| Aim |
Your task is to output the entries below word for word.

##### Listed entries #####

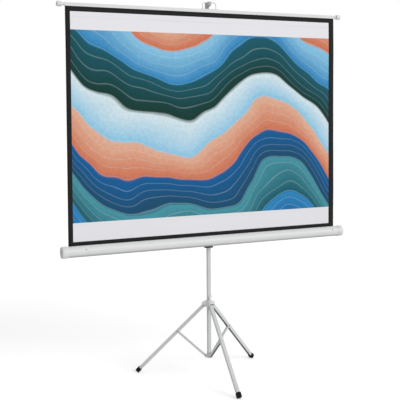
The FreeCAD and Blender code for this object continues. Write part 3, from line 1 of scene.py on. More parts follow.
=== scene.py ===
"""Looks of the tripod projection screen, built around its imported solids.

Metres. The origin is the point on the floor under the pole's axis, the screen faces -Y, +Z is up.
"""
import math

import bpy
from mathutils import Matrix, Vector


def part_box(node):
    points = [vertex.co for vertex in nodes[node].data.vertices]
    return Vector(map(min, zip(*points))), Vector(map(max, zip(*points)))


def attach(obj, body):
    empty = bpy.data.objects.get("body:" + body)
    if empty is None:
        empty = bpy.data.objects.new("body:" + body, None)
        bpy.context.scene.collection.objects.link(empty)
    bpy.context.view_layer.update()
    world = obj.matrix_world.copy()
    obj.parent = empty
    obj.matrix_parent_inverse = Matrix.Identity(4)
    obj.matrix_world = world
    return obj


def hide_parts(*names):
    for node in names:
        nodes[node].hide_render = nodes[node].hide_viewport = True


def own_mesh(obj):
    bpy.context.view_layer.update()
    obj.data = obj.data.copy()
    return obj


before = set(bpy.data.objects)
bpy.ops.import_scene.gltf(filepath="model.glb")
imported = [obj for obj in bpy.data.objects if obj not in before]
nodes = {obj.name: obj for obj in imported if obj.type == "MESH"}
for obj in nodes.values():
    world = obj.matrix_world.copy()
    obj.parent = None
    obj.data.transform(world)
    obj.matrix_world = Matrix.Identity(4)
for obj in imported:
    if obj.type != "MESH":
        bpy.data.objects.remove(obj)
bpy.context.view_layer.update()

# A point's coordinates
ACROSS = 0
DEEP = 1
UP = 2


# Camera. Its focal length and rise are in pixels of the photograph.

IMAGE_SIDE = 400
CAMERA_FOCAL = 821.8
CAMERA_RISE = 49
CAMERA_PLACE = Vector((-2.538, -5.3149, 1.9181))
CAMERA_YAW = math.radians(24.974)
CAMERA_PITCH = math.radians(2.788)
CAMERA_ROLL = math.radians(-0.399)
SENSOR_WIDE = 36
NEAREST = 0.1
FARTHEST = 200


def add_object(name, data):
    """A new object in the scene with that mesh, lamp or camera."""
    made = bpy.data.objects.new(name, data)
    bpy.context.scene.collection.objects.link(made)
    return made


def make_camera():
    """The photograph's viewpoint: in front of the screen, to its left, above eye height."""
    data = bpy.data.cameras.new("camera")
    data.sensor_width = SENSOR_WIDE
    data.lens = CAMERA_FOCAL / IMAGE_SIDE * data.sensor_width
    data.shift_y = -CAMERA_RISE / IMAGE_SIDE
    data.clip_start = NEAREST
    data.clip_end = FARTHEST
    camera = add_object("camera", data)
    ahead = Vector((math.sin(CAMERA_YAW) * math.cos(CAMERA_PITCH),
                    math.cos(CAMERA_YAW) * math.cos(CAMERA_PITCH),
                    -math.sin(CAMERA_PITCH)))
    level = Vector((math.cos(CAMERA_YAW), -math.sin(CAMERA_YAW), 0))
    upright = level.cross(ahead)
    right = math.cos(CAMERA_ROLL) * level + math.sin(CAMERA_ROLL) * upright
    up = -math.sin(CAMERA_ROLL) * level + math.cos(CAMERA_ROLL) * upright
    turn = Matrix((right, up, -ahead)).transposed()
    camera.matrix_world = Matrix.Translation(CAMERA_PLACE) @ turn.to_4x4()
    bpy.context.scene.camera = camera


# Node trees

NOISE_SPREAD = (0.3, 0.7)
EDGE_TURN = (0.995, 0.90)
EDGE_SAMPLES = 4
OPEN_SAMPLES = 8

# The colour sockets of a Mix node share their names with others, so they go by their places.
MIX_SHARE = 0
MIX_FIRST = 6
MIX_SECOND = 7
MIX_RESULT = 2


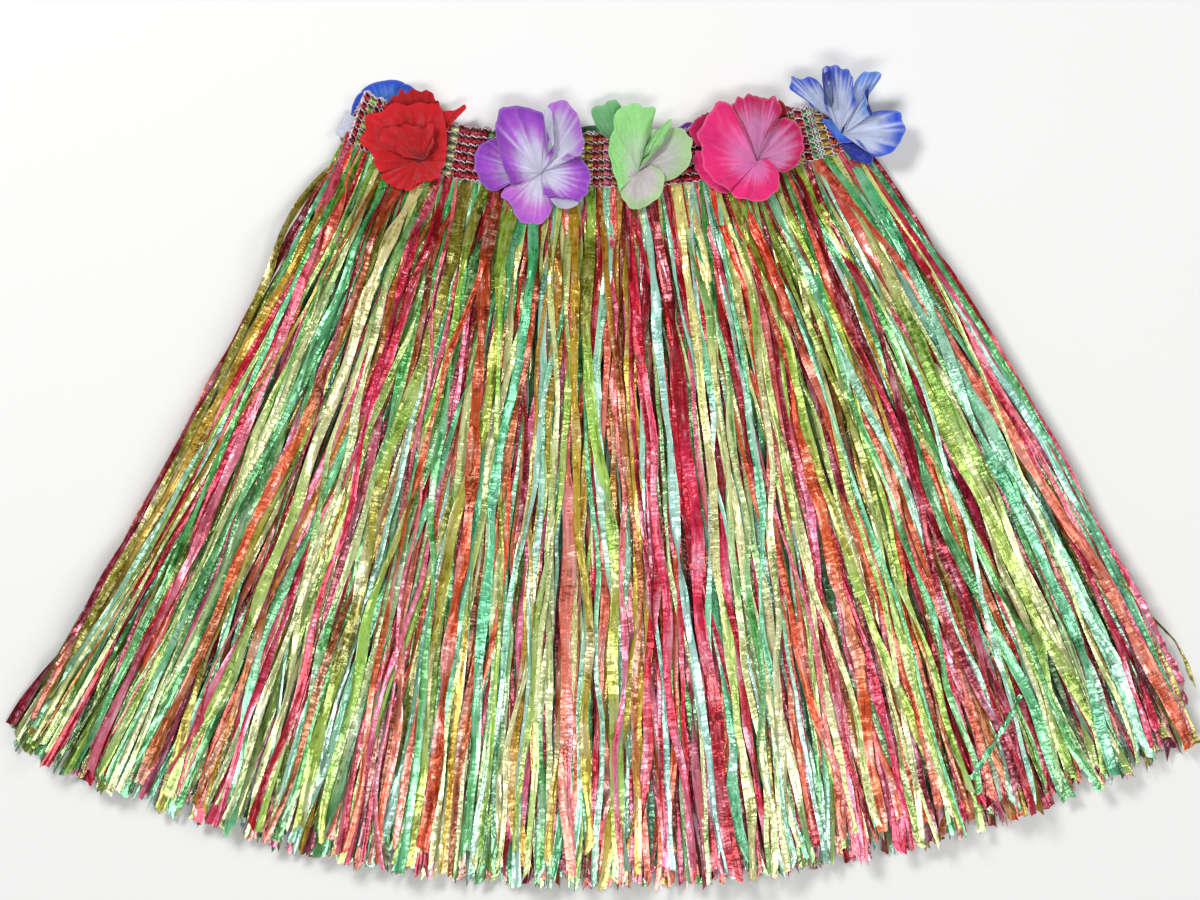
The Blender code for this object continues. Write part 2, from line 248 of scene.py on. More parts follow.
def paler(tree, colour):  # the colour of painted highlight: a light tint of its own hue, least where it is pale already
    light = node(tree, "ShaderNodeRGBToBW", {}, colour)
    soft = node(tree, "ShaderNodeGamma", {}, colour, light * 0.45 + 0.45)
    dim = blend(tree, 1.0, soft, light * 0.25 + 0.72, "MULTIPLY")
    return blend(tree, 1.0, dim, (0.05, 0.05, 0.05), "ADD")


def filmMaterial(name, look):  # painted light and shade on the film: streaks and blobs of painted highlight and shade, crinkled and rippled runs of it, painted shade in creases, painted sparkles
    material, tree, shader = newMaterial(
        name, Coat_Roughness=0.15, Specular_IOR_Level=look["specular"],
        Metallic=look["metallic"], Coat_Weight=look["coat"])
    across, along = filmParts(tree)
    tint = node(tree, "ShaderNodeAttribute", {"attribute_name": "tint"})

    def at(key):
        return pattern(tree, across, along, look[key])

    def lines(value, wide, thin):  # 1 along the middle level of a noise, 0 away from it
        return ramp(tree, value.maths("ABSOLUTE", value - 0.5), wide, thin)

    streak = noise(tree, at("streak"), 1.0, 2.0, 0.55)
    blob = noise(tree, at("blob"), 1.0, 2.0, 0.55, 0.5)
    crinkle = noise(tree, at("crinkle"), 1.0, 2.0, 0.55, 0.8)
    crease = noise(tree, at("crease"), 1.0, 2.0, 0.55)
    ripple = noise(tree, at("ripple"), 1.0, 1.0, 0.5, 0.35)
    wide = at("patches")
    patch = ramp(tree, noise(tree, wide, 1.0, 1.0), 0.50, 0.64)
    ripples = ramp(tree, noise(tree, wide, 1.7, 1.0), 0.55, 0.64)
    # the value paints the film's light and shade: below zero painted shade, above zero painted highlight
    value = (streak - 0.5) * 0.85 + (blob - 0.5) * 0.85 + (crinkle - 0.5) * patch * 1.2
    value = value + (crease - 0.5) * 0.6
    value = value + (ripple - 0.5) * ripples * 0.6
    dark = blend(tree, ramp(tree, value, -0.03, -0.24) * look["darken"], tint, darker(tree, tint))
    light = blend(tree, ramp(tree, value, 0.03, 0.24) * look["lighten"], dark, paler(tree, tint))
    # painted shade: thin dark lines along the creases of the crinkles and ripples
    creaseShade = lines(crinkle, 0.020, 0.006) * patch
    creaseShade = creaseShade.maths("MAXIMUM", creaseShade, lines(ripple, 0.040, 0.014) * ripples)
    creaseShaded = blend(tree, creaseShade * look["creaseShade"], light, darker(tree, darker(tree, tint)))
    # painted highlight: small sparkles of a still paler tint
    spark = ramp(tree, value + (crinkle - 0.5) * 0.5, 0.30, 0.40) * look["spark"]
    colour = blend(tree, spark, creaseShaded, paler(tree, paler(tree, tint)))
    parts = zip((streak, blob, crinkle * (patch * 0.9 + 0.1), crease, ripple * ripples), look["depths"])
    height = sum(part * depth for part, depth in parts)
    bump = bumps(tree, height, 1.0, 0.001)
    rough = crinkle * look["roughSpread"] + (look["roughness"] - look["roughSpread"] / 2)
    connect(tree, shader, Base_Color=colour, Roughness=rough, Normal=bump)
    return material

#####

| Full response |
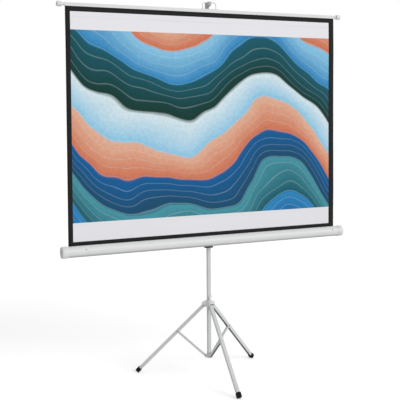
The FreeCAD and Blender code for this object continues. Write part 3, from line 1 of scene.py on. More parts follow.
=== scene.py ===
"""Looks of the tripod projection screen, built around its imported solids.

Metres. The origin is the point on the floor under the pole's axis, the screen faces -Y, +Z is up.
"""
import math

import bpy
from mathutils import Matrix, Vector


def part_box(node):
    points = [vertex.co for vertex in nodes[node].data.vertices]
    return Vector(map(min, zip(*points))), Vector(map(max, zip(*points)))


def attach(obj, body):
    empty = bpy.data.objects.get("body:" + body)
    if empty is None:
        empty = bpy.data.objects.new("body:" + body, None)
        bpy.context.scene.collection.objects.link(empty)
    bpy.context.view_layer.update()
    world = obj.matrix_world.copy()
    obj.parent = empty
    obj.matrix_parent_inverse = Matrix.Identity(4)
    obj.matrix_world = world
    return obj


def hide_parts(*names):
    for node in names:
        nodes[node].hide_render = nodes[node].hide_viewport = True


def own_mesh(obj):
    bpy.context.view_layer.update()
    obj.data = obj.data.copy()
    return obj


before = set(bpy.data.objects)
bpy.ops.import_scene.gltf(filepath="model.glb")
imported = [obj for obj in bpy.data.objects if obj not in before]
nodes = {obj.name: obj for obj in imported if obj.type == "MESH"}
for obj in nodes.values():
    world = obj.matrix_world.copy()
    obj.parent = None
    obj.data.transform(world)
    obj.matrix_world = Matrix.Identity(4)
for obj in imported:
    if obj.type != "MESH":
        bpy.data.objects.remove(obj)
bpy.context.view_layer.update()

# A point's coordinates
ACROSS = 0
DEEP = 1
UP = 2


# Camera. Its focal length and rise are in pixels of the photograph.

IMAGE_SIDE = 400
CAMERA_FOCAL = 821.8
CAMERA_RISE = 49
CAMERA_PLACE = Vector((-2.538, -5.3149, 1.9181))
CAMERA_YAW = math.radians(24.974)
CAMERA_PITCH = math.radians(2.788)
CAMERA_ROLL = math.radians(-0.399)
SENSOR_WIDE = 36
NEAREST = 0.1
FARTHEST = 200


def add_object(name, data):
    """A new object in the scene with that mesh, lamp or camera."""
    made = bpy.data.objects.new(name, data)
    bpy.context.scene.collection.objects.link(made)
    return made


def make_camera():
    """The photograph's viewpoint: in front of the screen, to its left, above eye height."""
    data = bpy.data.cameras.new("camera")
    data.sensor_width = SENSOR_WIDE
    data.lens = CAMERA_FOCAL / IMAGE_SIDE * data.sensor_width
    data.shift_y = -CAMERA_RISE / IMAGE_SIDE
    data.clip_start = NEAREST
    data.clip_end = FARTHEST
    camera = add_object("camera", data)
    ahead = Vector((math.sin(CAMERA_YAW) * math.cos(CAMERA_PITCH),
                    math.cos(CAMERA_YAW) * math.cos(CAMERA_PITCH),
                    -math.sin(CAMERA_PITCH)))
    level = Vector((math.cos(CAMERA_YAW), -math.sin(CAMERA_YAW), 0))
    upright = level.cross(ahead)
    right = math.cos(CAMERA_ROLL) * level + math.sin(CAMERA_ROLL) * upright
    up = -math.sin(CAMERA_ROLL) * level + math.cos(CAMERA_ROLL) * upright
    turn = Matrix((right, up, -ahead)).transposed()
    camera.matrix_world = Matrix.Translation(CAMERA_PLACE) @ turn.to_4x4()
    bpy.context.scene.camera = camera


# Node trees

NOISE_SPREAD = (0.3, 0.7)
EDGE_TURN = (0.995, 0.90)
EDGE_SAMPLES = 4
OPEN_SAMPLES = 8

# The colour sockets of a Mix node share their names with others, so they go by their places.
MIX_SHARE = 0
MIX_FIRST = 6
MIX_SECOND = 7
MIX_RESULT = 2


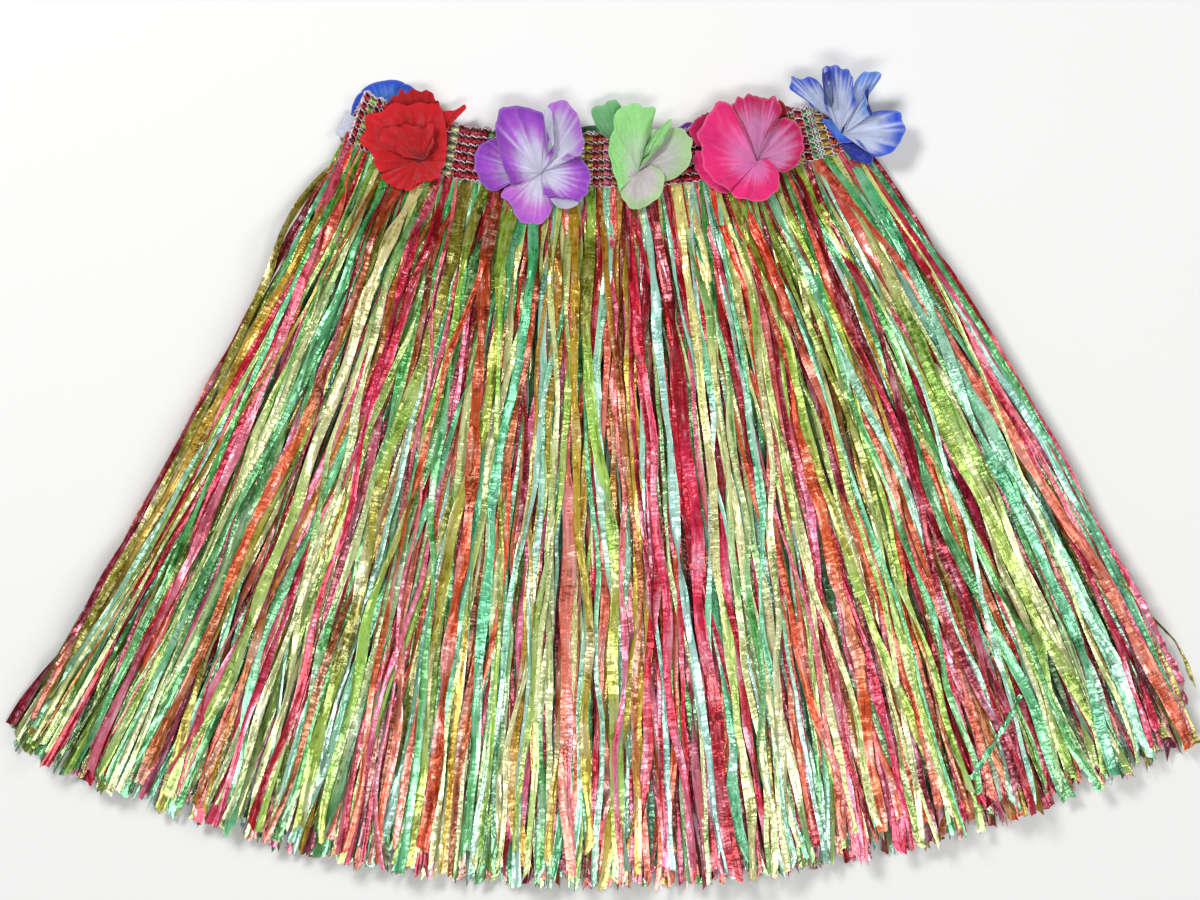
The Blender code for this object continues. Write part 2, from line 248 of scene.py on. More parts follow.
def paler(tree, colour):  # the colour of painted highlight: a light tint of its own hue, least where it is pale already
    light = node(tree, "ShaderNodeRGBToBW", {}, colour)
    soft = node(tree, "ShaderNodeGamma", {}, colour, light * 0.45 + 0.45)
    dim = blend(tree, 1.0, soft, light * 0.25 + 0.72, "MULTIPLY")
    return blend(tree, 1.0, dim, (0.05, 0.05, 0.05), "ADD")


def filmMaterial(name, look):  # painted light and shade on the film: streaks and blobs of painted highlight and shade, crinkled and rippled runs of it, painted shade in creases, painted sparkles
    material, tree, shader = newMaterial(
        name, Coat_Roughness=0.15, Specular_IOR_Level=look["specular"],
        Metallic=look["metallic"], Coat_Weight=look["coat"])
    across, along = filmParts(tree)
    tint = node(tree, "ShaderNodeAttribute", {"attribute_name": "tint"})

    def at(key):
        return pattern(tree, across, along, look[key])

    def lines(value, wide, thin):  # 1 along the middle level of a noise, 0 away from it
        return ramp(tree, value.maths("ABSOLUTE", value - 0.5), wide, thin)

    streak = noise(tree, at("streak"), 1.0, 2.0, 0.55)
    blob = noise(tree, at("blob"), 1.0, 2.0, 0.55, 0.5)
    crinkle = noise(tree, at("crinkle"), 1.0, 2.0, 0.55, 0.8)
    crease = noise(tree, at("crease"), 1.0, 2.0, 0.55)
    ripple = noise(tree, at("ripple"), 1.0, 1.0, 0.5, 0.35)
    wide = at("patches")
    patch = ramp(tree, noise(tree, wide, 1.0, 1.0), 0.50, 0.64)
    ripples = ramp(tree, noise(tree, wide, 1.7, 1.0), 0.55, 0.64)
    # the value paints the film's light and shade: below zero painted shade, above zero painted highlight
    value = (streak - 0.5) * 0.85 + (blob - 0.5) * 0.85 + (crinkle - 0.5) * patch * 1.2
    value = value + (crease - 0.5) * 0.6
    value = value + (ripple - 0.5) * ripples * 0.6
    dark = blend(tree, ramp(tree, value, -0.03, -0.24) * look["darken"], tint, darker(tree, tint))
    light = blend(tree, ramp(tree, value, 0.03, 0.24) * look["lighten"], dark, paler(tree, tint))
    # painted shade: thin dark lines along the creases of the crinkles and ripples
    creaseShade = lines(crinkle, 0.020, 0.006) * patch
    creaseShade = creaseShade.maths("MAXIMUM", creaseShade, lines(ripple, 0.040, 0.014) * ripples)
    creaseShaded = blend(tree, creaseShade * look["creaseShade"], light, darker(tree, darker(tree, tint)))
    # painted highlight: small sparkles of a still paler tint
    spark = ramp(tree, value + (crinkle - 0.5) * 0.5, 0.30, 0.40) * look["spark"]
    colour = blend(tree, spark, creaseShaded, paler(tree, paler(tree, tint)))
    parts = zip((streak, blob, crinkle * (patch * 0.9 + 0.1), crease, ripple * ripples), look["depths"])
    height = sum(part * depth for part, depth in parts)
    bump = bumps(tree, height, 1.0, 0.001)
    rough = crinkle * look["roughSpread"] + (look["roughness"] - look["roughSpread"] / 2)
    connect(tree, shader, Base_Color=colour, Roughness=rough, Normal=bump)
    return material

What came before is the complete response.